Muitos dos artistas atuais expressam uma atitude integrativa com a utilização de diversas técnicas das artes visuais na produção de algumas obras. São obras designadas de “técnica mista”, numa constante procura de pontes, articulações, convergências e complementaridades que permitam uma maior harmonia e equilíbrio do todo, ultrapassando este a mera soma das partes.
Neste âmbito destacamos o trabalho desenvolvido por Marisa Mártires, em particular aquele que apresenta no livro “A arte escondida” (2023), edição bilingue realizado em coautoria com a sua mãe, Maria Falcão. A partir de poemas desta última, Marisa e diversos artistas de vários países, na sua maioria membros da “Peace and Art Society” (PAS), criaram obras utilizando diversas técnicas das artes visuais, procurando sintetizar numa imagem a ideia e/ou a emoção expressa em cada poema escrito por Maria Falcão, aproveitando a “força” e a capacidade de síntese da imagem visual. As obras visuais e os poemas permitiram realizar, em dezembro de 2023, uma exposição, com o mesmo título do livro, na Biblioteca da Universidade do Algarve.

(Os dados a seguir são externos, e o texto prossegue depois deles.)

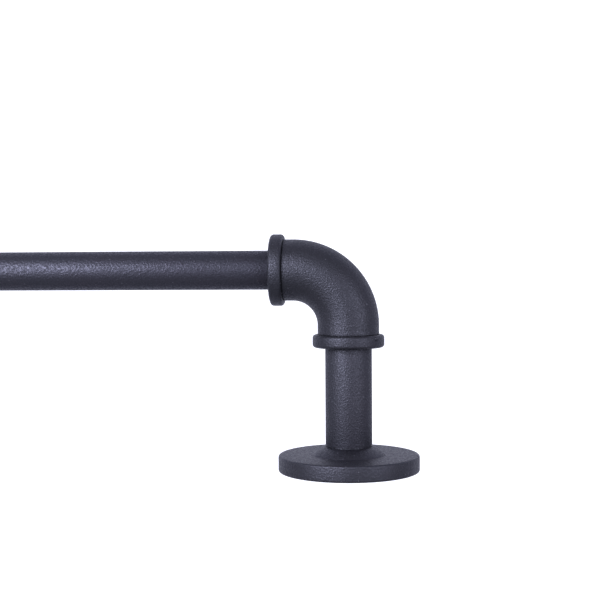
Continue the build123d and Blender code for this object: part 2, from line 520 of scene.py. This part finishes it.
def addNib(shape, look, size):
    turn = math.radians(look["turn"])
    outward = Vector((math.sin(turn), 0, math.cos(turn)))
    centre = Vector((0, size["bendRadius"] + size["legStraight"] + look["belowGroove"] - projection, 0))

    def place(height):
        tool = bpy.context.object
        tool.rotation_euler = (0, turn, 0)
        tool.location = centre + outward * height
        settle()
        return tool

    clearSelection()
    bpy.ops.mesh.primitive_torus_add(major_radius=look["ringRadius"], minor_radius=look["ringDepth"],
                                     major_segments=32, minor_segments=8)
    combine(shape, place(size["collarRadius"]), "DIFFERENCE")
    clearSelection()
    bpy.ops.mesh.primitive_uv_sphere_add(segments=24, ring_count=16, radius=look["radius"])
    combine(shape, place(size["collarRadius"] + look["height"] - look["radius"]), "UNION")
    smoothShape(shape)


leftElbow = makeElbow(elbow)
drillFor(leftElbow, "left_standoff_grub_screw", screwHoles)
drillFor(leftElbow, "left_rod_grub_screw", screwHoles)
smoothShape(leftElbow)
print("elbow:", len(leftElbow.data.polygons), "faces")
rightElbow = mirrorToRight(leftElbow, "rightElbow")
addNib(leftElbow, nib, elbow)
fit(leftElbow, "left_elbow", "left_bracket", castCoatDarkenedForShade)
fit(rightElbow, "right_elbow", "right_bracket", castCoatDarkenedForShade)


# Wall flange

flange = {
    "radius": 28.8 * mm,
    "rim": 6.7 * mm,
    "edgeRound": 0.9 * mm,
    "backRound": 0.8 * mm,
    "recessRadius": 25.0 * mm,
    "recessDepth": 4.6 * mm,
    "hubRadius": 15.0 * mm,
    "hubHeight": 3.8 * mm,
    "hubTopRadius": 9.6 * mm,
    "hubDome": 0.33 * mm,       # how far the hub's side bows out
    "hubSteps": 10,
    "neckRadius": 8.9 * mm,     # shadow gap under the standoff's foot
    "neckHeight": 0.45 * mm,
    "spigotRadius": 7.9 * mm,
    "spigotHeight": 3.0 * mm,
    "sides": 160,
    "roundSteps": 6,
}


def makeFlange(size):
    rim, hubTop = size["rim"], size["rim"] + size["hubHeight"]
    reach = size["hubRadius"] - size["hubTopRadius"]
    shoulder = size["hubHeight"] - size["neckHeight"]
    slope = math.hypot(reach, shoulder)
    outline = [(size["recessRadius"], size["recessDepth"]), (size["recessRadius"], 0),
               (size["radius"], 0), (size["radius"], rim)]
    for step in range(size["hubSteps"] + 1):        # a low cone from the face to the hub's top, bowed out
        part = step / size["hubSteps"]
        bow = 4 * part * (1 - part) * size["hubDome"] / slope
        radius = size["hubRadius"] - reach * part + bow * shoulder
        outline.append((radius, rim + shoulder * part + bow * reach))
    outline += [(size["neckRadius"], rim + shoulder), (size["neckRadius"], hubTop),
                (size["spigotRadius"], hubTop), (size["spigotRadius"], hubTop + size["spigotHeight"])]
    shape = turnShape("leftFlange", outline, (0, 0, 0), "Y", size["sides"])
    roundRings(shape, [(size["radius"], rim)], (0, 0, 0), "Y", size["edgeRound"], size["roundSteps"])
    roundRings(shape, [(size["radius"], 0)], (0, 0, 0), "Y", size["backRound"], size["roundSteps"])
    smoothShape(shape)
    return shape


leftFlange = makeFlange(flange)
drillFor(leftFlange, "left_flange_grub_screw", screwHoles)
smoothShape(leftFlange)
rightFlange = mirrorToRight(leftFlange, "rightFlange")
fit(leftFlange, "left_flange", "left_bracket", castCoatDarkenedForShade)
fit(rightFlange, "right_flange", "right_bracket", castCoatDarkenedForShade)
print("flange:", len(leftFlange.data.polygons), "faces")


# Tubes

tubes = {
    "standoffRadius": 9.5 * mm,
    "standoffWall": 1.5 * mm,
    "outerRadius": 9.5 * mm,
    "innerRadius": 8.0 * mm,
    "rodWall": 1.1 * mm,
    "edgeRound": 0.25 * mm,
    "sides": 128,
    "roundSteps": 2,
    "postParts": 2,         # equal lengths that the standoff's outside is made of
    "rodParts": 8,          # and the rod's
}


def makeTube(name, foot, axis, radius, wall, start, end, parts):
    bore = radius - wall
    outline = [(bore, start), (bore, end)]
    outline += [(radius, end + (start - end) * step / parts) for step in range(parts + 1)]
    outline.append((bore, start))
    tube = turnShape(name, outline, foot, axis, tubes["sides"], filled=False)
    roundRings(tube, [(radius, start), (radius, end), (bore, start), (bore, end)], foot, axis,
               tubes["edgeRound"], tubes["roundSteps"])
    smoothShape(tube)
    return tube


def nodeSpan(node, axis):
    low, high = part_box(node)
    if axis == "X":
        return low.x, high.x
    return -high.y, -low.y


postStart, postEnd = nodeSpan("left_standoff", "Y")
leftStandoff = makeTube("leftStandoff", (0, 0, 0), "Y", tubes["standoffRadius"], tubes["standoffWall"],
                        postStart, postEnd, tubes["postParts"])
rightStandoff = mirrorToRight(leftStandoff, "rightStandoff")
innerStart, innerEnd = nodeSpan("inner_rod", "X")
outerStart, outerEnd = nodeSpan("outer_rod", "X")
rodFoot = (0, rodY, 0)
innerRod = makeTube("innerRod", rodFoot, "X", tubes["innerRadius"], tubes["rodWall"], innerStart, innerEnd,
                    tubes["rodParts"])
outerRod = makeTube("outerRod", rodFoot, "X", tubes["outerRadius"], tubes["rodWall"], outerStart, outerEnd,
                    tubes["rodParts"])
fit(leftStandoff, "left_standoff", "left_bracket", postCoat)
fit(rightStandoff, "right_standoff", "right_bracket", postCoat)
fit(innerRod, "inner_rod", "left_bracket", rodCoat)
fit(outerRod, "outer_rod", "outer_tube", rodCoat)
print("tubes made")


# CAD nodes that show as they are, or that only show with the rod apart

nodeFinishes = {"wall_plate": zincPlate, "tie_screw": screwZinc, "grub_screw": screwBlack,
                "sleeve": blackPlastic, "liner": blackPlastic, "glide": blackPlastic}
for nodeName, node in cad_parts.items():
    for ending, finish in nodeFinishes.items():
        if nodeName.endswith(ending):
            node.data.materials.clear()
            node.data.materials.append(finish)
print("plates, screws and plastics finished")


# Stage: a pale floor well below the rod, and soft light from above on the room side

stage = {
    "floorSize": 40.0,
    "floorZ": -0.60,
    "floorColour": (0.55, 0.56, 0.68),
    "floorRoughness": 0.9,
    "floorGloss": 0.1,
    "floorGlow": 0.6,       # seen by the camera only, so that the floor looks white
    "worldStrength": 0.42,
    "keyPower": 64.0,
    "keySize": 1.5,
    "keyPlace": (1.12, -0.70, 1.75),
    "fillPower": 25.0,
    "fillSize": 1.5,
    "fillPlace": (-1.7, -0.4, 1.55),
    "lightAim": (0.0, -0.06, 0.0),
}


def addFloor(look):
    clearSelection()
    bpy.ops.mesh.primitive_plane_add(size=look["floorSize"], location=(spanX / 2, 0, look["floorZ"]))
    floor = bpy.context.object
    floor.name = "paleFloor"
    paint, tree, shader = newFinish("floorPaint")
    shader.inputs["Base Color"].default_value = (*look["floorColour"], 1)
    shader.inputs["Roughness"].default_value = look["floorRoughness"]
    shader.inputs["Specular IOR Level"].default_value = look["floorGloss"]
    shader.inputs["Emission Color"].default_value = (1, 1, 1, 1)
    glow = addNode(tree, "ShaderNodeMath", operation="MULTIPLY")
    glow.inputs[1].default_value = look["floorGlow"]
    tree.links.new(addNode(tree, "ShaderNodeLightPath").outputs["Is Camera Ray"], glow.inputs[0])
    tree.links.new(glow.outputs["Value"], shader.inputs["Emission Strength"])
    floor.data.materials.append(paint)


def addSoftLight(name, place, aim, size, power):
    bpy.ops.object.light_add(type="AREA", location=place)
    light = bpy.context.object
    light.name = name
    light.data.shape = "DISK"
    light.data.size = size
    light.data.energy = power
    light.rotation_euler = (Vector(aim) - Vector(place)).to_track_quat("-Z", "Y").to_euler()


def addPaleRoom(look):
    room = bpy.data.worlds.new("paleRoom")
    bpy.context.scene.world = room
    room.use_nodes = True
    background = room.node_tree.nodes["Background"]
    background.inputs["Color"].default_value = (1, 1, 1, 1)
    background.inputs["Strength"].default_value = look["worldStrength"]


addFloor(stage)
addSoftLight("keyLight", stage["keyPlace"], stage["lightAim"], stage["keySize"], stage["keyPower"])
addSoftLight("fillLight", stage["fillPlace"], stage["lightAim"], stage["fillSize"], stage["fillPower"])
addPaleRoom(stage)
bpy.context.scene.view_settings.view_transform = "Standard"
print("stage lit")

Tendo em conta o período que atravessamos, com várias guerras em curso, destacando-se a guerra na Ucrânia e a guerra na faixa de Gaza, escolhi o poema “Sonhador…”, publicado neste livro, ilustrado por uma pintura de Marisa Mártires:
Vislumbro por entre as grades
O mundo verde de esperança
Aqui se vive, de vontades
Apenas sou uma criança!
Nasci em tempo de guerra
O sonhador da esperança
Vislumbro o céu na terra!
Por ser ainda uma criança!
O sonhador de encantos
Dentro, está tudo cinzento
Vou além, no pensamento
Serei sempre uma criança!
Este poema fez-me recordar um outro, intitulado “Sorriso de criança”, que eu mesmo havia escrito em 2009, publicado no meu livro “Foto-pintura e poesia. Escrever com a luz e as palavras”, e que me parece adequado para este início de novo ano, sintetizando uma mensagem de esperança:
Luz, cor, ritmo, energia…
Vida de criança
em azul e cor de rosa.
Ser criança é ser mais alto,
é chegar mais longe
com um salto,
embora só possa ser pequeno.
É ver o belo,
é criar nas pequenas coisas
aquilo que só elas conseguem ver.
É transformar uma pedra
em brincadeira,
um sopro num avião.
É aquilo que todos fomos
e nunca devíamos deixar de ser,
lá bem no fundo.
É sorrir sem parar,
sem preocupação com regras sociais,
haja fôlego para sorrir mais…
O sonho comanda a vida
no sorriso de uma criança!
Deixem-nas sorrir sempre
e sorriam também…
Neste livro procurava escrever um poema para cada quadro que havia produzido até ao momento com a utilização da técnica de foto-pintura, em que colava fotos numa tela e pintava a partir delas, procurando criar um todo coerente. Assim, a partir duma obra visual, procurava criar um poema com o mesmo título, escrito a partir da imagem visual.
No caso do livro “A arte escondida” é usado o procedimento oposto, sendo a imagem visual produzida a partir de um poema escrito anteriormente.
No entanto, em ambos os casos, podemos verificar a complementaridade existente entre a arte visual e a arte escrita. O ponto de partida e o caminho são diferentes, mas a articulação e complementaridade entre a linguagem visual e a linguagem escrita são evidentes, num todo coerente e harmonioso.